Restored church at the New Donskoy Cemetery in Moscow
The Don Crematorium was the first crematorium built in Moscow and until 1947 the only mass crematorium operating in the USSR. It was constructed in 1926 in the unfinished church of St. Seraphim of Sarov in the New Donskoy Cemetery. Opened in 1927, more than 150 old Bolsheviks were cremated here. The crematorium was closed in 1992, whereupon it was transferred to the Russian Orthodox Church (ROC).
In 1998, Divine Liturgies resumed after the reconstruction of the building. In autumn 2011, the Russian Orthodox Church decided to regain the territory of the columbarium of the Don Crematorium and reconstruct it.
A baptismal font now stands in place of the crematorium oven. Everywhere there are icons, children’s drawings of the Workshop of Father Seraphim, a Christmas nativity scene. God’s grace! The church staff are ashamed of being under the same roof with the columbarium, and shudder when people come to inquire of the whereabouts of the niche containing Yurovsky’s urn.

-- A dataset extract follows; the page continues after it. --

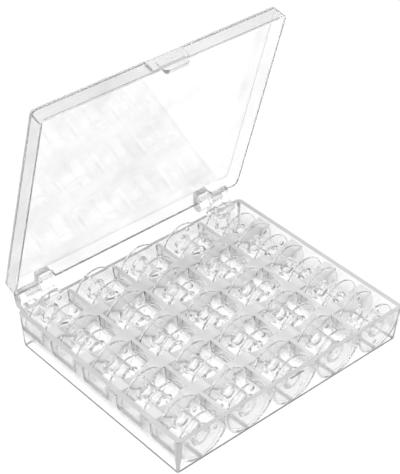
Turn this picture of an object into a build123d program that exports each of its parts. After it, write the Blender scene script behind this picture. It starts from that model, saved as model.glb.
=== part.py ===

According to local Moscow journalist Felix Grozdanov, “workers in a private conversation admitted that they are strictly forbidden to show this place. It is not for nothing that it was stored in a special columbarium – entrance there for a long time was allowed by passes only to family relatives or important persons. It is forbidden to show this place during excursions which are regularly held here.”
The shroud of secrecy intensified after a number of acts of vandalism were carried out by monarchists seeking revenge for Yurovsky’s role in the murder of Russia’s last tsar and his family. “They came and spat on the glass of Yurovsky’s cell, where his urn was placed. They even tried to smash the glass,” one cemetery worked noted.